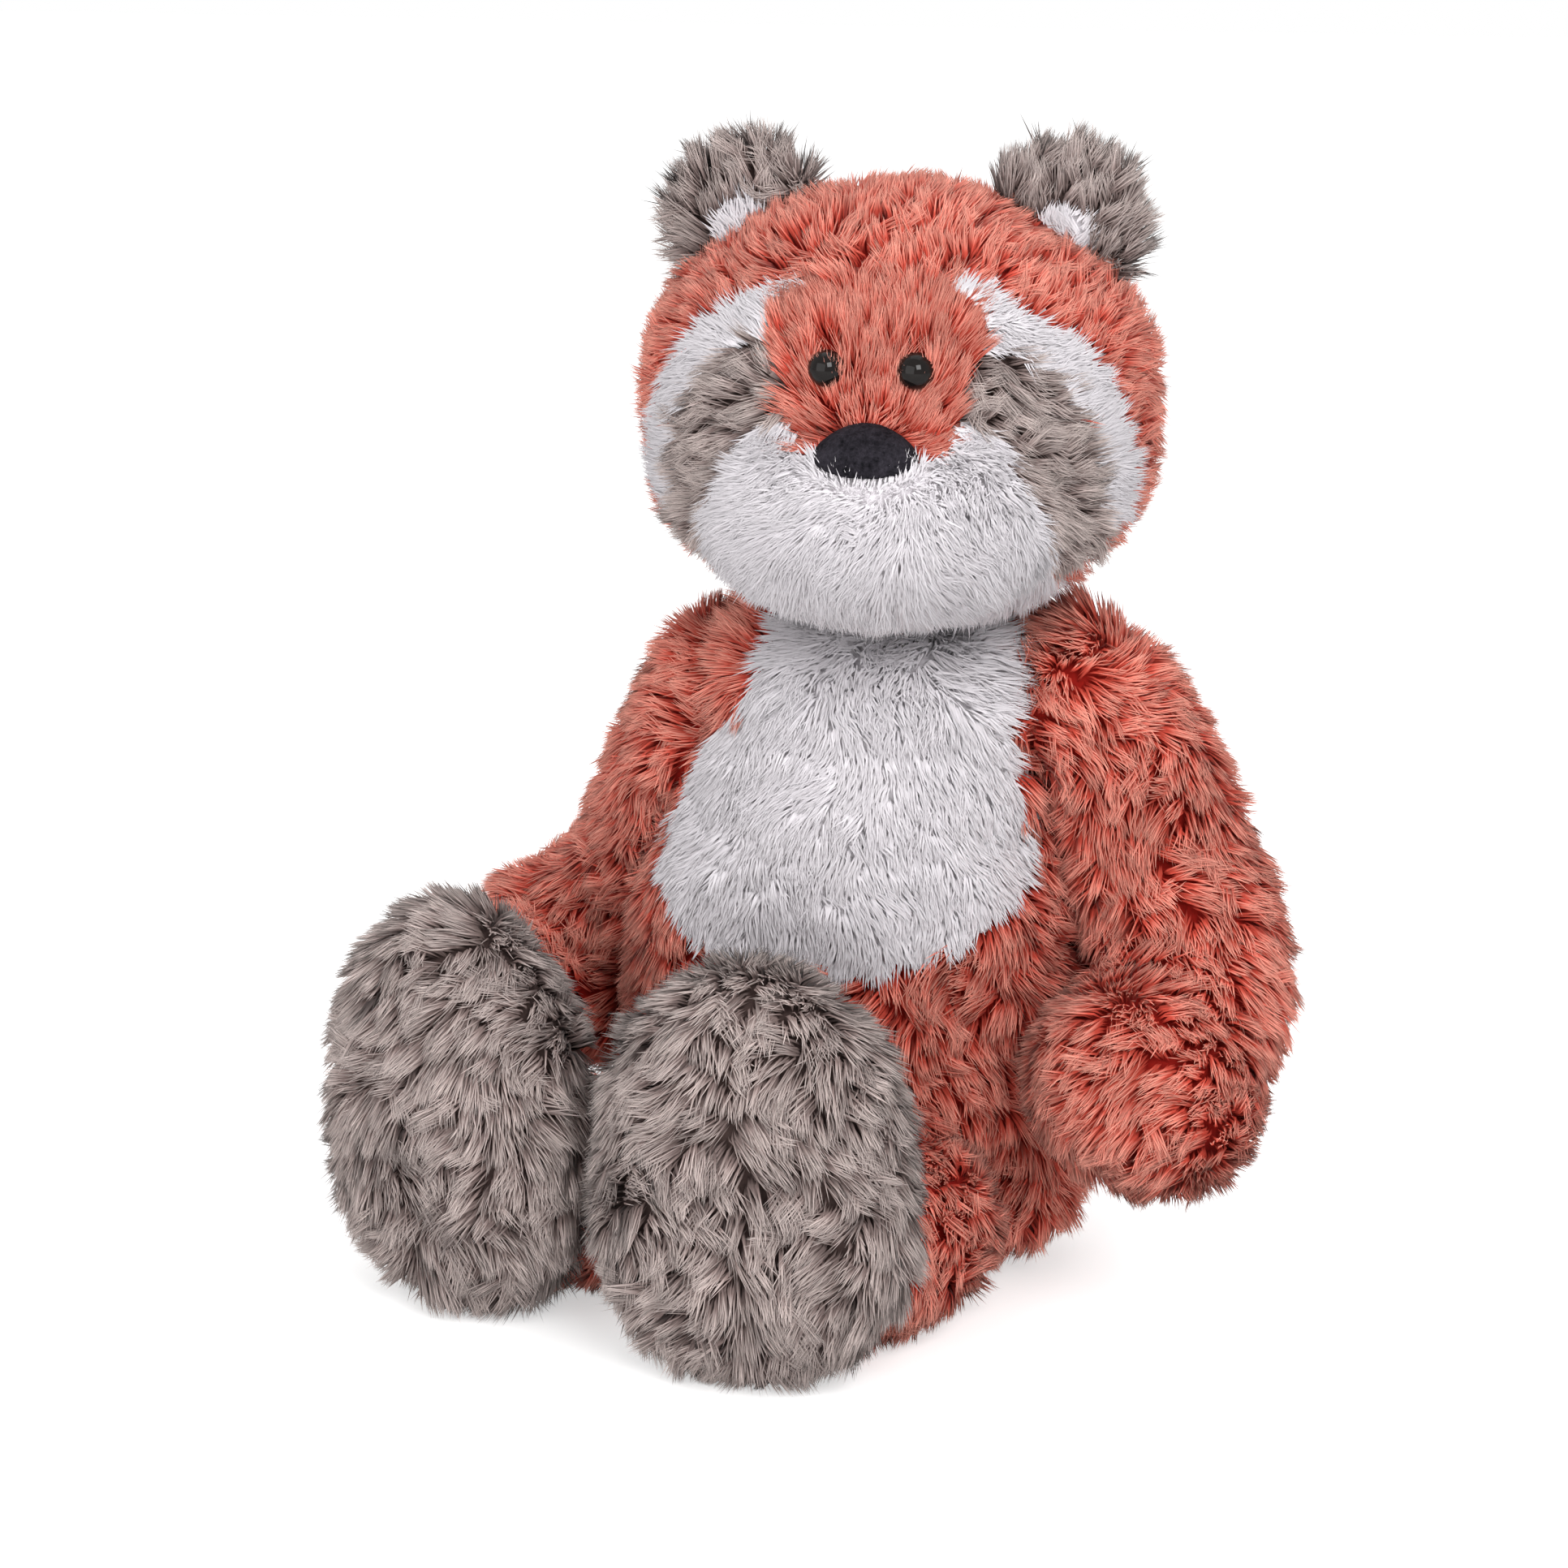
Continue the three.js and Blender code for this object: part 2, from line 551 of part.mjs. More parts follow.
// Nose: a padded felt shield on the top of the muzzle.
const headKeepOut = skull.solid({ inset: -SEAM_GAP }).add(snout.solid({ inset: -SEAM_GAP }));
const noseMiddle = at(faceX, faceFront - MUZZLE_REACH + NOSE_BACK, headMiddle.z - NOSE_BELOW);
const noseUp = at(0, 0.75, 0.66).normalize();
const nose = new StuffedForm({
  spine: [
    noseMiddle.clone().addScaledVector(noseUp, -NOSE_HALF_HEIGHT),
    noseMiddle.clone().addScaledVector(noseUp, NOSE_HALF_HEIGHT),
  ],
  girth: [
    [0, 0.5 * NOSE_HALF_WIDTH, NOSE_HALF_DEPTH],
    [0.55, NOSE_HALF_WIDTH, NOSE_HALF_DEPTH],
    [1, 0.8 * NOSE_HALF_WIDTH, NOSE_HALF_DEPTH],
  ],
  caps: [NOSE_HALF_HEIGHT * 0.8, NOSE_HALF_HEIGHT * 0.8],
  columns: 14,
  rows: 7,
});
addPiece("nose", cut(nose.solid(), headKeepOut), FELT);

// Ears: flat rounds of grey fur, each with a white lining let into its front.
for (const [side, sign] of Object.entries(SIDES)) {
  const earTop = headBase + HEAD_HEIGHT - EAR_BELOW_TOP;
  const middle = at(faceX + (sign * EAR_SPACING) / 2, headMiddle.y + EAR_BACK, earTop);
  const lean = at(sign * 0.4, 0, 0.92).normalize();
  const ear = new StuffedForm({
    spine: [-1, 0, 1].map((share) => middle.clone().addScaledVector(lean, share * EAR_RADIUS)),
    girth: [[0, EAR_RADIUS, EAR_HALF_THICKNESS], [1, EAR_RADIUS, EAR_HALF_THICKNESS]],
    caps: [EAR_RADIUS, EAR_RADIUS],
    columns: 16,
    rows: 8,
  });
  const liningMiddle = middle
    .clone()
    .addScaledVector(lean, -0.05 * EAR_RADIUS)
    .add(at(-0.1 * sign * EAR_RADIUS, -EAR_HALF_THICKNESS, 0));
  const lining = (grow) => {
    const [radius, depth] = [EAR_LINING_RADIUS + grow, EAR_LINING_DEPTH + grow];
    return new StuffedForm({
      spine: [-1, 1].map((share) => liningMiddle.clone().addScaledVector(lean, share * radius)),
      girth: [[0, radius, depth], [1, radius, depth]],
      caps: [radius, radius],
      columns: 12,
      rows: 6,
    });
  };
  addPiece(`ear_${side}`, cut(ear.solid(), headKeepOut, lining(SEAM_GAP).solid()), GREY);
  addPiece(`ear_lining_${side}`, cut(ear.solid().intersect(lining(0).solid()), headKeepOut), WHITE);
}

// Limbs. Each is a tube with a ball at its root, and the ball sits in its socket of the body.
// The tube is trimmed by the body, turned back through each step of the swing, so that it never meets it.
const SWING_STEP = 20;
const SWING_ROOM = 5.5; // how far the trimmed tube stays from the body at every angle
const ROOT_WALL = 3; // inside its seam a limb is bare cloth
function limb(form, { pivot, axis, low, high }, rootRadius, { inset = 0, rootInset = 0 } = {}) {
  const tube = inset ? form.hollow(inset - FUR_WALL) : form.solid();
  const steps = Math.ceil((high - low) / SWING_STEP);
  const body = torso.solid({ inset: -SWING_ROOM - rootInset, columns: 12, rows: 10 });
  const angles = Array.from({ length: steps + 1 }, (_, i) => low + ((high - low) * i) / steps);
  const turns = [0, ...angles].map((angle) => turnedBy(body, pivot, axis, -angle));
  return cut(tube, ...turns).add(ball(pivot, rootRadius - rootInset));
}

// The three solids of a limb: all of it, its hollow, and the stuffing that fills the hollow.
function limbSolids(form, joint, rootRadius) {
  return {
    whole: limb(form, joint, rootRadius),
    hollow: limb(form, joint, rootRadius, { inset: FUR_WALL, rootInset: ROOT_WALL }),
    stuffing: limb(form, joint, rootRadius, { inset: FUR_WALL + SEAM_GAP, rootInset: ROOT_WALL + SEAM_GAP }),
  };
}

// Arms: they swell from the shoulder to a round paw, and swing forwards, outwards and up.
// The left shoulder slants, so that its raised arm passes beside the head.
const ARM_STEPS = {
  left: [at(0.14, 0.02, -0.13), at(0.24, 0.04, -0.4), at(0.335, -0.05, -0.68), at(0.165, -0.49, -0.98)],
  right: [at(-0.13, 0.11, -0.29), at(-0.24, 0.27, -0.56), at(-0.45, 0.33, -0.8), at(-0.66, 0.27, -0.95)],
};
const ARM_LIFT = 100;
const ARM_AXES = { left: at(-0.86, -0.37, 0.36).normalize(), right: at(-0.4, 0.92, 0).normalize() };
for (const side of Object.keys(SIDES)) {
  const pivot = SHOULDERS[side];
  const inward = ARM_STEPS[side][0].clone().negate().normalize();
  const steps = ARM_STEPS[side].map((step) => pivot.clone().addScaledVector(step, ARM_REACH));
  const arm = new StuffedForm({
    spine: [pivot.clone().addScaledVector(inward, ARM_START), pivot, ...steps],
    girth: [
      [0, ARM_ROOT_RADIUS, ARM_ROOT_RADIUS],
      [0.2, 1.12 * ARM_ROOT_RADIUS, 1.12 * ARM_ROOT_RADIUS],
      [0.45, 0.96 * ELBOW_RADIUS, 0.96 * ELBOW_RADIUS],
      [0.7, ELBOW_RADIUS, ELBOW_RADIUS],
      [0.9, PAW_RADIUS, PAW_RADIUS],
      [1, PAW_RADIUS, PAW_RADIUS],
    ],
    caps: [0.6 * ARM_ROOT_RADIUS, PAW_RADIUS],
    across: at(0, 1, 0),
    columns: 12,
    rows: 12,
  });
  const axis = ARM_AXES[side];
  const joint = { name: `arm_${side}_swing`, pivot, axis, low: 0, high: ARM_LIFT };
  joints.push(joint);
  const port = ball(pivot.clone().addScaledVector(inward, ARM_ROOT_RADIUS), ARM_PORT_RADIUS);
  const { whole, hollow, stuffing } = limbSolids(arm, joint, ARM_ROOT_RADIUS);
  addPiece(`arm_${side}`, cut(whole, hollow, port), RUST);
  addPiece(`arm_filling_${side}`, stuffing, FIBRE);
}

// Legs end in upright feet, whose soles face forwards; the seat and the feet carry the toy.
// A leg's aim and a foot's facing are in degrees from straight ahead towards the toy's right.
const FEET = {
  left: { reach: LEG_REACH, aim: 38, facing: 8 },
  right: { reach: 0.83 * LEG_REACH, aim: 62, facing: 32 },
};
const ahead = (degrees) => {
  const turn = THREE.MathUtils.degToRad(degrees);
  return at(-Math.sin(turn), -Math.cos(turn), 0);
};
const LEG_DROP = 55;
const LEG_LIFT = 5;
const LEG_HEADING = 42; // the way that both legs swing
for (const side of Object.keys(SIDES)) {
  const pivot = HIPS[side];
  const { reach, aim, facing } = FEET[side];
  const level = LEG_RADIUS - FLOOR_FLAT;
  const along = (share) => pivot.clone().addScaledVector(ahead(aim), share * reach).setZ(level);
  const middle = along(1);
  const leg = new StuffedForm({
    spine: [pivot, along(0.3), along(0.65), along(1)],
    girth: [
      [0, 0.95 * HIP_RADIUS, 0.95 * HIP_RADIUS],
      [0.4, LEG_RADIUS, LEG_RADIUS],
      [1, LEG_RADIUS, LEG_RADIUS],
    ],
    caps: [0.6 * HIP_RADIUS, LEG_RADIUS],
    across: UP,
    columns: 12,
    rows: 7,
  });
  const foot = new StuffedForm({
    spine: [
      middle.clone().setZ(-FLOOR_FLAT),
      middle.clone().setZ(0.5 * FOOT_HEIGHT),
      middle.clone().setZ(FOOT_HEIGHT),
    ],
    girth: [
      [0, 0.8 * FOOT_HALF_WIDTH, 0.85 * FOOT_HALF_DEPTH],
      [0.35, FOOT_HALF_WIDTH, FOOT_HALF_DEPTH],
      [0.6, 0.95 * FOOT_HALF_WIDTH, 0.97 * FOOT_HALF_DEPTH],
      [0.85, 0.78 * FOOT_HALF_WIDTH, 0.85 * FOOT_HALF_DEPTH],
      [1, 0.6 * FOOT_HALF_WIDTH, 0.75 * FOOT_HALF_DEPTH],
    ],
    caps: [0.28 * FOOT_HEIGHT, 0.3 * FOOT_HEIGHT],
    across: UP.clone().cross(ahead(facing)),
    blunt: 2.2,
    columns: 14,
    rows: 9,
  });
  const axis = ahead(LEG_HEADING).cross(UP);
  const joint = { name: `leg_${side}_swing`, pivot, axis, low: -LEG_DROP, high: LEG_LIFT };
  joints.push(joint);
  const { whole, hollow, stuffing } = limbSolids(leg, joint, HIP_RADIUS);
  const footKeepOut = foot.solid({ inset: -SEAM_GAP });
  addPiece(`leg_${side}`, cut(whole, hollow, footKeepOut, floor), RUST);
  addPiece(`leg_filling_${side}`, cut(stuffing, foot.hollow()), FIBRE);
  addPiece(`foot_${side}`, cut(foot.solid(), foot.hollow(), hollow, floor), GREY);
  addPiece(`foot_filling_${side}`, cut(foot.hollow(SEAM_GAP), slab(-1, PELLET_LEVEL + SEAM_GAP)), FIBRE);
  addPiece(`foot_pellets_${side}`, foot.hollow(SEAM_GAP).intersect(slab(-1, PELLET_LEVEL)), BEANS);
}

// Tail: banded fur that lies on the floor behind the seat and curls to the toy's right.
const tailLevel = TAIL_RADIUS - FLOOR_FLAT;
const tailStep = (x, y) => at(TAIL_ROOT.x + x * TAIL_REACH, TAIL_ROOT.y + y * TAIL_REACH, tailLevel);
const tail = new StuffedForm({
  spine: [
    TAIL_ROOT,
    tailStep(-0.05, 0.27),
    tailStep(-0.23, 0.57),
    tailStep(-0.57, 0.77),
    tailStep(-1, 0.82),
  ],
  girth: [
    [0, 0.95 * TAIL_ROOT_RADIUS, 0.95 * TAIL_ROOT_RADIUS],
    [0.4, TAIL_RADIUS, TAIL_RADIUS],
    [0.75, TAIL_RADIUS, TAIL_RADIUS],
    [1, 0.7 * TAIL_RADIUS, 0.7 * TAIL_RADIUS],
  ],
  caps: [0.6 * TAIL_ROOT_RADIUS, 1.3 * TAIL_RADIUS],
  across: UP,
  columns: 12,
  rows: 11,
});
const TAIL_SWING = 20;
const tailJoint = { name: "tail_swing", pivot: TAIL_ROOT, axis: UP, low: -TAIL_SWING, high: TAIL_SWING };
joints.push(tailJoint);
const tailSolids = limbSolids(tail, tailJoint, TAIL_ROOT_RADIUS);
const tailSkin = cut(tailSolids.whole, tailSolids.hollow, floor);
// Everything of the tail past a share of its length, moved on by `shift`.
function tailPast(share, shift) {
  const tangent = tail.curve.getTangentAt(share);
  const block = new THREE.BoxGeometry(BEYOND, BEYOND, BEYOND).translate(0, 0, BEYOND / 2 + shift);
  block.applyQuaternion(new THREE.Quaternion().setFromUnitVectors(UP, tangent));
  const place = tail.curve.getPointAt(share);
  return solidOf(block.translate(place.x, place.y, place.z));
}
const bandStart = 0.28; // the root band is longer, because it starts inside the seam
const bandShare = (band) => bandStart + ((1 - bandStart) * (band - 1)) / (TAIL_BANDS - 1);
for (let band = 0; band < TAIL_BANDS; band++) {
  let ring = tailSkin;
  if (band > 0) ring = ring.intersect(tailPast(bandShare(band), SEAM_GAP / 2));
  if (band < TAIL_BANDS - 1) ring = ring.subtract(tailPast(bandShare(band + 1), -SEAM_GAP / 2));
  addPiece(`tail_band_${band + 1}`, ring, band % 2 ? GREY : RUST);
}
addPiece("tail_filling", tailSolids.stuffing, FIBRE);

toy.userData.joints = joints;
export default toy;
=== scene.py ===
# %% [markdown]
# # A seated plush raccoon, with its long fur made as mesh
# The toy is sewn from long-pile cloth in three colours and stuffed until every limb is a soft, swollen form.
# What a buyer sees is almost only pile: thousands of tufts, each a bundle of fibres drawn to a point.
# This script gives every sewn panel a backing cloth and a pile of small tapered locks, all from numpy arrays.

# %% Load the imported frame
import math

import bpy
import numpy as np
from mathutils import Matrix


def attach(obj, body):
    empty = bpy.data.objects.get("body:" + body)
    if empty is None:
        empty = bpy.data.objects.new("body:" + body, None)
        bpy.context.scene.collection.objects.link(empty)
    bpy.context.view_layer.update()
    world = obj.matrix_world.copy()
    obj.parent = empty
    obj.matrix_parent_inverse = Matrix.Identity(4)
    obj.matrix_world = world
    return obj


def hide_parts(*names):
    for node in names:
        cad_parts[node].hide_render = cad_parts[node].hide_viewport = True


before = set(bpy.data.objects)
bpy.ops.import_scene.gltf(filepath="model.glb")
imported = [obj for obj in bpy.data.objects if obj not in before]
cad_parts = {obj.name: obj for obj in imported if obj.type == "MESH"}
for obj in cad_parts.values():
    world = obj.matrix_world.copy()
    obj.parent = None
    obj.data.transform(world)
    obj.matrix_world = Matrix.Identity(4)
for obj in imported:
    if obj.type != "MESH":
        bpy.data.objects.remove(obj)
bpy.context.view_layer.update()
MM = 0.001  # sizes below are in millimetres, as in the sewing plan, and meshes are in metres
rng = np.random.default_rng(20)

# %% [markdown]
# ## Camera, floor and lamps
# The photograph was taken a little above the toy and a little to its left, with a long lens.
# The camera is placed by its angles round the toy, so that the same numbers can be read off the picture.

# %% Camera
CAMERA_AZIMUTH, CAMERA_ELEVATION = math.radians(9), math.radians(16)
CAMERA_DISTANCE = 1130
CAMERA_TARGET = np.array([-20.1, -8.65, 131.2])


def sight(azimuth, elevation):
    """The unit vector from the target back to a camera at these angles: azimuth 0 looks along +Y."""
    level = math.cos(elevation)
    return np.array([math.sin(azimuth) * level, -math.cos(azimuth) * level, math.sin(elevation)])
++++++
■ **INSTRUCTIONS TO FOLLOW**: Return exactly the lines above from the line that has "if (band < TAIL_BANDS" through the line that has "obj.parent = None", inclusive, and nothing else.

■ **THE SOLUTION**:
  if (band < TAIL_BANDS - 1) ring = ring.subtract(tailPast(bandShare(band + 1), -SEAM_GAP / 2));
  addPiece(`tail_band_${band + 1}`, ring, band % 2 ? GREY : RUST);
}
addPiece("tail_filling", tailSolids.stuffing, FIBRE);

toy.userData.joints = joints;
export default toy;
=== scene.py ===
# %% [markdown]
# # A seated plush raccoon, with its long fur made as mesh
# The toy is sewn from long-pile cloth in three colours and stuffed until every limb is a soft, swollen form.
# What a buyer sees is almost only pile: thousands of tufts, each a bundle of fibres drawn to a point.
# This script gives every sewn panel a backing cloth and a pile of small tapered locks, all from numpy arrays.

# %% Load the imported frame
import math

import bpy
import numpy as np
from mathutils import Matrix


def attach(obj, body):
    empty = bpy.data.objects.get("body:" + body)
    if empty is None:
        empty = bpy.data.objects.new("body:" + body, None)
        bpy.context.scene.collection.objects.link(empty)
    bpy.context.view_layer.update()
    world = obj.matrix_world.copy()
    obj.parent = empty
    obj.matrix_parent_inverse = Matrix.Identity(4)
    obj.matrix_world = world
    return obj


def hide_parts(*names):
    for node in names:
        cad_parts[node].hide_render = cad_parts[node].hide_viewport = True


before = set(bpy.data.objects)
bpy.ops.import_scene.gltf(filepath="model.glb")
imported = [obj for obj in bpy.data.objects if obj not in before]
cad_parts = {obj.name: obj for obj in imported if obj.type == "MESH"}
for obj in cad_parts.values():
    world = obj.matrix_world.copy()
    obj.parent = None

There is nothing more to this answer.